Youth are Still Exposed and Influenced by Tobacco Advertising

Tobacco ads are still in plain sight of children in stores and they continue to be influenced by them, say U.S. researchers at the Centers for Disease Control and Prevention.

Dr. Shanta Dube, lead health scientist for surveillance in the Epidemiology Branch, Office on Smoking and Health at the Centers for Disease Control and Prevention in Atlanta, and colleagues analyzed the amount of adolescents exposed to pro-tobacco advertising and evaluated the association between this exposure and susceptibility to smoking. The study was published in the Journal of Adolescent Health.

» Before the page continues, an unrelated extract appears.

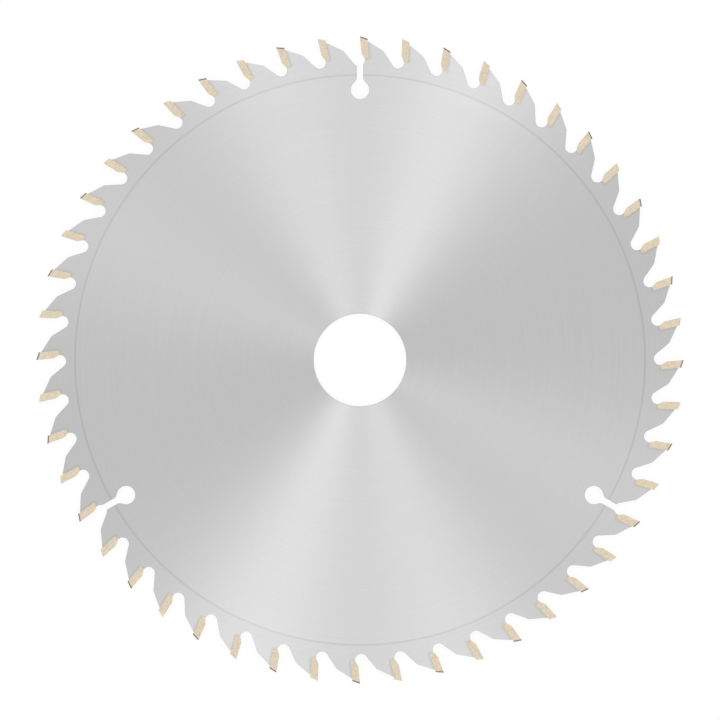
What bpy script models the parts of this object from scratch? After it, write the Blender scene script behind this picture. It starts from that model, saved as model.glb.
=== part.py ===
"""Circular saw blade with brazed carbide tips: 210 mm across, 2.8 mm kerf, 30 mm bore, 48 teeth.

The blade lies flat. Its arbor axis is +Z, and the origin is the bore's centre, half way through the
plate. Seen from +Z the teeth cut anticlockwise, and the first tooth's cutting point is on +Y.
"""

from math import asin, atan2, ceil, cos, pi, radians, sin, sqrt, tan

import bmesh
import bpy
from mathutils import Matrix, Vector

for old in list(bpy.data.objects):
    bpy.data.objects.remove(old)

# The blade as a whole: lengths in metres
BLADE_DIAMETER = 0.210
KERF = 0.0028
PLATE_THICKNESS = 0.0018
TOOTH_COUNT = 48

# The bore that fits the saw's arbor
BORE_DIAMETER = 0.030
BORE_CHAMFER = 0.0003

# The carbide tip: lengths in metres, angles in degrees
TIP_LENGTH = 0.00745
TIP_THICKNESS = 0.0024
HOOK_ANGLE = 5.0
RELIEF_ANGLE = 18.0
TOP_BEVEL_ANGLE = 10.0
TAPER_INWARD = 1.5
TAPER_BACKWARD = 1.5
TOE_DEPTH = 0.00094
TOE_ANGLE = 26.0

# The steel tooth that carries the tip
BRAZE_FILM = 0.0001
STEEL_DROP = 0.00091
LAND_LENGTH = 0.0059
LAND_ANGLE = 32.5
HEEL_RADIUS = 0.0008
GULLET_RADIUS = 0.00203
GULLET_LIP_ANGLE = 5.7

# The keyhole slots that let the rim expand when it is hot
# A slot's reach is how far its eye lies in from the middle of the gullet that it opens into. Above the
# eye its walls flare apart, by an angle in degrees, to touch the eye's round.
SLOT_COUNT = 3
SLOT_WIDTH = 0.00206
SLOT_REACH = 0.00976
SLOT_EYE_DIAMETER = 0.00596
SLOT_THROAT_RADIUS = 0.0018
SLOT_FLARE_ANGLE = 43.0
SLOT_MOUTH_RADIUS = 0.00025

# The fine ring scribed in both faces, set in from the bottoms of the gullets
RING_INSET = 0.00293
RING_WIDTH = 0.0007
RING_DEPTH = 0.00005

# How finely rounds are divided, and how much is left on for a tool to take off or pass through
ARC_STEP = 10.0
BORE_SEGMENTS = 120
RING_SEGMENTS = 180
CUT_OVERSHOOT = 0.001
SMOOTH_ANGLE = 30.0

TIP_RADIUS = BLADE_DIAMETER / 2
PITCH = 2 * pi / TOOTH_COUNT


def material(name, colour, roughness, metallic):
    """A plain finish for one sub-part."""
    made = bpy.data.materials.new(name)
    made.use_nodes = True
    shader = made.node_tree.nodes["Principled BSDF"]
    shader.inputs["Base Color"].default_value = (*colour, 1.0)
    shader.inputs["Roughness"].default_value = roughness
    shader.inputs["Metallic"].default_value = metallic
    return made


def finished_mesh(name, bm, finish=None):
    """Turn a bmesh into a mesh with its faces pointing out, smooth on its rounds."""
    bmesh.ops.recalc_face_normals(bm, faces=bm.faces[:])
    mesh = bpy.data.meshes.new(name)
    bm.to_mesh(mesh)
    bm.free()
    mesh.shade_smooth()
    mesh.set_sharp_from_angle(angle=radians(SMOOTH_ANGLE))
    if finish:
        mesh.materials.append(finish)
    return mesh


def placed(name, mesh):
    """Put a mesh in the scene as one named object."""
    item = bpy.data.objects.new(name, mesh)
    bpy.context.collection.objects.link(item)
    return item


# The plan of one tooth
# x runs back from the cutting edge along the rim, y runs out from the blade's centre, and the cutting
# point is at (0, TIP_RADIUS).


def on_radius(centre, radius, angle):
    """The point of a circle that lies at an angle."""
    return centre + radius * Vector((cos(angle), sin(angle)))


def arc(centre, radius, start, end):
    """Points along an arc, both ends included."""
    steps = max(1, ceil(abs(end - start) / radians(ARC_STEP)))
    return [on_radius(centre, radius, start + (end - start) * i / steps) for i in range(steps + 1)]


def heading(start, end):
    """The angle of the line from one point to another."""
    step = end - start
    return atan2(step.y, step.x)


def turned_by(point, angle):
    """A point of the plan, turned about the blade's centre."""
    return Matrix.Rotation(angle, 2) @ point


def beside_tip(back, down):
    """A point set off from the cutting point: back into the tooth, and down along the rake face."""
    hook = radians(HOOK_ANGLE)
    return Vector((down * sin(hook) + back * cos(hook), TIP_RADIUS - down * cos(hook) + back * sin(hook)))


def gullet_centre():
    """The gullet's round ends under the tip's toe, at the front of the ledge that the tip stands on."""
    lip = beside_tip(TOE_DEPTH, TIP_LENGTH + BRAZE_FILM)
    return lip - GULLET_RADIUS * Vector((cos(radians(GULLET_LIP_ANGLE)), sin(radians(GULLET_LIP_ANGLE))))


def seat_top():
    """The steel's corner behind the tip, a little lower than the tip's own back corner."""
    tip_fall = TIP_THICKNESS * tan(radians(HOOK_ANGLE + RELIEF_ANGLE))
    return beside_tip(TIP_THICKNESS + BRAZE_FILM, tip_fall + STEEL_DROP)


def heel():
    """The corner where the land behind the tip ends and the tooth's back drops into the next gullet."""
    land = radians(-LAND_ANGLE)
    return seat_top() + LAND_LENGTH * Vector((cos(land), sin(land)))


def back_heading(corner, centre):
    """The angle of the line from a heel that just touches the far gullet's round."""
    return heading(corner, centre) - asin(GULLET_RADIUS / (centre - corner).length)


def rounded_heel():
    """The heel with its corner rounded off."""
    corner = heel()
    land = radians(-LAND_ANGLE)
    back = back_heading(corner, turned_by(gullet_centre(), -PITCH))
    setback = HEEL_RADIUS * tan((land - back) / 2)
    start = corner - setback * Vector((cos(land), sin(land)))
    centre = on_radius(start, HEEL_RADIUS, land - pi / 2)
    return arc(centre, HEEL_RADIUS, land + pi / 2, back + pi / 2)


def mouth_centre(gullet_round, side):
    """Centre of the small round that joins one wall of a slot to the gullet's round above it."""
    x = side * (SLOT_WIDTH / 2 + SLOT_MOUTH_RADIUS)
    fall = sqrt((GULLET_RADIUS + SLOT_MOUTH_RADIUS) ** 2 - (x - gullet_round.x) ** 2)
    return Vector((x, gullet_round.y - fall))


def throat_centre(eye, flare):
    """Centre of the round between a slot's right wall and the straight flank that touches its eye."""
    x = SLOT_WIDTH / 2 + SLOT_THROAT_RADIUS
    rise = (SLOT_EYE_DIAMETER / 2 + SLOT_THROAT_RADIUS - x * cos(flare)) / sin(flare)
    return Vector((x, eye.y + rise))


def keyhole(above, left_mouth, right_mouth):
    """Down one wall of a slot, round its eye and up the other wall to the gullet's round above it."""
    eye = Vector((0, above.y - SLOT_REACH))
    flare = radians(SLOT_FLARE_ANGLE)
    throat = throat_centre(eye, flare)
    left_throat = Vector((-throat.x, throat.y))
    return (
        arc(left_mouth, SLOT_MOUTH_RADIUS, heading(left_mouth, above), 0)
        + arc(left_throat, SLOT_THROAT_RADIUS, 0, -flare)
        + arc(eye, SLOT_EYE_DIAMETER / 2, pi - flare, 2 * pi + flare)
        + arc(throat, SLOT_THROAT_RADIUS, pi + flare, pi)
        + arc(right_mouth, SLOT_MOUTH_RADIUS, pi, heading(right_mouth, above))
    )


def gullet(slotted):
    """The gullet's round, from the last tooth's back to this tooth's seat, with or without a slot."""
    centre = gullet_centre()
    start = back_heading(turned_by(heel(), PITCH), centre) - pi / 2
    end = radians(GULLET_LIP_ANGLE)
    if not slotted:
        return arc(centre, GULLET_RADIUS, start, end)
    left_mouth = mouth_centre(centre, -1)
    right_mouth = mouth_centre(centre, 1)
    return (
        arc(centre, GULLET_RADIUS, start, heading(centre, left_mouth))[:-1]
        + keyhole(centre, left_mouth, right_mouth)
        + arc(centre, GULLET_RADIUS, heading(centre, right_mouth), end)[1:]
    )


def tooth_outline(slotted):
    """The edge of the steel over one pitch: gullet, seat, land and heel."""
    ledge_end = beside_tip(TIP_THICKNESS + BRAZE_FILM, TIP_LENGTH + BRAZE_FILM)
    return gullet(slotted) + [ledge_end, seat_top()] + rounded_heel()


def plate_outline():
    """The whole edge of the steel: the tooth repeated round the rim, with slots in some gullets."""
    slotted = {round(i * TOOTH_COUNT / SLOT_COUNT) for i in range(SLOT_COUNT)}
    outline = []
    for tooth in range(TOOTH_COUNT):
        outline += [turned_by(point, -PITCH * tooth) for point in tooth_outline(tooth in slotted)]
    return outline


# The steel plate


def turned_cutter(name, profile, segments, closed):
    """A cutting tool turned about the arbor axis from a profile of radius and height."""
    bm = bmesh.new()
    corners = [bm.verts.new((radius, 0, height)) for radius, height in profile]
    for start, end in zip(corners, corners[1:] + corners[:1] if closed else corners[1:]):
        bm.edges.new((start, end))
    bmesh.ops.spin(
        bm,
        geom=bm.verts[:] + bm.edges[:],
        cent=(0, 0, 0),
        axis=(0, 0, 1),
        angle=2 * pi,
        steps=segments,
        use_merge=True,
    )
    bmesh.ops.remove_doubles(bm, verts=bm.verts[:], dist=1e-7)
    cutter = placed(name, finished_mesh(name, bm))
    cutter.hide_render = True
    cutter.display_type = "WIRE"
    return cutter


def bore_reamer():
    """Cuts the bore, and breaks its edge at both faces."""
    radius = BORE_DIAMETER / 2
    face = PLATE_THICKNESS / 2
    flare = radius + BORE_CHAMFER + CUT_OVERSHOOT
    end = face + CUT_OVERSHOOT
    profile = [
        (0, -end),
        (flare, -end),
        (radius, BORE_CHAMFER - face),
        (radius, face - BORE_CHAMFER),
        (flare, end),
        (0, end),
    ]
    return turned_cutter("bore_reamer", profile, BORE_SEGMENTS, False)


def ring_graver(name, side):
    """Scribes the ring in one face, as a shallow V."""
    radius = gullet_centre().length - GULLET_RADIUS - RING_INSET
    face = side * PLATE_THICKNESS / 2
    depth = side * RING_DEPTH
    profile = [
        (radius, face - depth),
        (radius + RING_WIDTH, face + depth),
        (radius - RING_WIDTH, face + depth),
    ]
    return turned_cutter(name, profile, RING_SEGMENTS, True)


def saw_plate(finish):
    """The plate: its outline cut from sheet, then bored and scribed."""
    bm = bmesh.new()
    lower = -PLATE_THICKNESS / 2
    sheet = bm.faces.new([bm.verts.new((point.x, point.y, lower)) for point in plate_outline()])
    raised = bmesh.ops.extrude_face_region(bm, geom=[sheet])["geom"]
    bmesh.ops.translate(
        bm,
        vec=(0, 0, PLATE_THICKNESS),
        verts=[item for item in raised if isinstance(item, bmesh.types.BMVert)],
    )
    plate = placed("saw_plate", finished_mesh("saw_plate", bm, finish))
    for cutter in (bore_reamer(), ring_graver("upper_graver", 1), ring_graver("lower_graver", -1)):
        cut = plate.modifiers.new(cutter.name, "BOOLEAN")
        cut.operation = "DIFFERENCE"
        cut.object = cutter
    plate.modifiers.new("facets", "TRIANGULATE").ngon_method = "BEAUTY"
    return plate


# The carbide tips


def grind(bm, point, normal):
    """Take everything beyond a plane off a solid, and close the ground face."""
    cut = bmesh.ops.bisect_plane(
        bm,
        geom=bm.verts[:] + bm.edges[:] + bm.faces[:],
        plane_co=point,
        plane_no=normal,
        clear_outer=True,
    )["geom_cut"]
    bmesh.ops.edgeloop_fill(bm, edges=[item for item in cut if isinstance(item, bmesh.types.BMEdge)])


def tip_mesh(name, bevel_side, finish):
    """One tip: a pressed blank, ground on its toe, top and flanks.

    x runs back from the rake face, y runs up it, and the cutting corner is half a kerf from the middle,
    on the side that the top bevel faces away from.
    """
    bm = bmesh.new()
    middle = Matrix.Translation((TIP_THICKNESS / 2, (CUT_OVERSHOOT - TIP_LENGTH) / 2, 0))
    size = Matrix.Diagonal((TIP_THICKNESS, TIP_LENGTH + CUT_OVERSHOOT, KERF + 2 * CUT_OVERSHOOT, 1))
    bmesh.ops.create_cube(bm, size=1, matrix=middle @ size)

    toe = radians(TOE_ANGLE)
    grind(bm, Vector((TOE_DEPTH, -TIP_LENGTH, 0)), Vector((-cos(toe), -sin(toe), 0)))

    fall_back = tan(radians(HOOK_ANGLE + RELIEF_ANGLE))
    fall_across = bevel_side * tan(radians(TOP_BEVEL_ANGLE))
    grind(bm, Vector((0, 0, -bevel_side * KERF / 2)), Vector((fall_back, 1, fall_across)))

    inward = tan(radians(TAPER_INWARD))
    backward = tan(radians(TAPER_BACKWARD))
    for side in (1, -1):
        grind(bm, Vector((0, 0, side * KERF / 2)), Vector((backward, -inward, side)))
    return finished_mesh(name, bm, finish)


def carbide_tips(plate, finish):
    """A tip in every seat, their top bevels facing up and down in turn."""
    meshes = [tip_mesh("tip_bevel_up", 1, finish), tip_mesh("tip_bevel_down", -1, finish)]
    for tooth in range(TOOTH_COUNT):
        angle = -PITCH * tooth
        tip = placed(f"carbide_tip_{tooth + 1:02d}", meshes[tooth % 2])
        tip.parent = plate
        tip.location = turned_by(Vector((0, TIP_RADIUS)), angle).to_3d()
        tip.rotation_euler.z = angle + radians(HOOK_ANGLE)


steel = material("ground_steel", (0.69, 0.69, 0.69), 0.42, 1.0)
carbide = material("sintered_carbide", (0.74, 0.63, 0.46), 0.55, 0.0)
carbide_tips(saw_plate(steel), carbide)
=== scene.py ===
from math import asin, atan2, ceil, cos, pi, radians, sin, sqrt, tan

import bmesh
import bpy
from mathutils import Matrix, Vector


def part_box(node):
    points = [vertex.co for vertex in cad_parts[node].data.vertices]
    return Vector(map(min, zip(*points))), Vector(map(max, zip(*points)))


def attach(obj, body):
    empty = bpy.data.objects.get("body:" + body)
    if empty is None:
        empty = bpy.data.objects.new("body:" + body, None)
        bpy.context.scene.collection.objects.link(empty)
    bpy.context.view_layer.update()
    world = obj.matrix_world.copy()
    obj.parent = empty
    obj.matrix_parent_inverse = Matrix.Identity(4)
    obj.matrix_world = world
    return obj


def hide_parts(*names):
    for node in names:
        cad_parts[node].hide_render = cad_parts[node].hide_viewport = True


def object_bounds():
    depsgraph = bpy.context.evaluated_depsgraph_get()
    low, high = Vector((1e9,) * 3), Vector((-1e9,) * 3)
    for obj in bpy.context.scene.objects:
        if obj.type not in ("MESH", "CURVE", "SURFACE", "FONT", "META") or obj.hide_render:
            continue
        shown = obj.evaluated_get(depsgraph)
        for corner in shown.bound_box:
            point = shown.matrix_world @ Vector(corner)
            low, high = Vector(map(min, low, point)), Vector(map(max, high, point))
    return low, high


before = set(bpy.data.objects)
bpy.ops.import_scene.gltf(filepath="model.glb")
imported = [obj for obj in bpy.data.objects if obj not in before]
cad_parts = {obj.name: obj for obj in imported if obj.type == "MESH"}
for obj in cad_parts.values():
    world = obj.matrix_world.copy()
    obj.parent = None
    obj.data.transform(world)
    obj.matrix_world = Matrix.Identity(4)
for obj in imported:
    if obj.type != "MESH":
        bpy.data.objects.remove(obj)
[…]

The researchers used data from the 2011 National Youth Tobacco Survey to calculate the proportion of susceptible middle-school and high-school students exposed to pro-tobacco advertisements via stores, magazines and the Internet. Susceptibility to smoking cigarettes was defined as "never smoked but open to trying cigarettes," Dube said.

The report said that 81.5 percent of middle-school students and 87 percent of high-school students were exposed to tobacco advertisements in stores in 2011, while 48 percent of middle-school students and 54 percent of high-school students were exposed to such advertising in magazines.

Exposure to tobacco advertisements on the Internet was similar at about 40 percent for both middle-school and high-school students.

According to the study, 22 percent of middle-school students and 24 percent of high-school students were susceptible to trying cigarettes.

Exposure to magazine advertising declined from 71.8 percent in 2000 to 46 percent in 2009 among susceptible middle-school students; but exposure increased to 55 percent in 2011. Tobacco advertising seen through the Internet among susceptible high-school students increased from 26 percent in 2000 to 45 percent in 2011.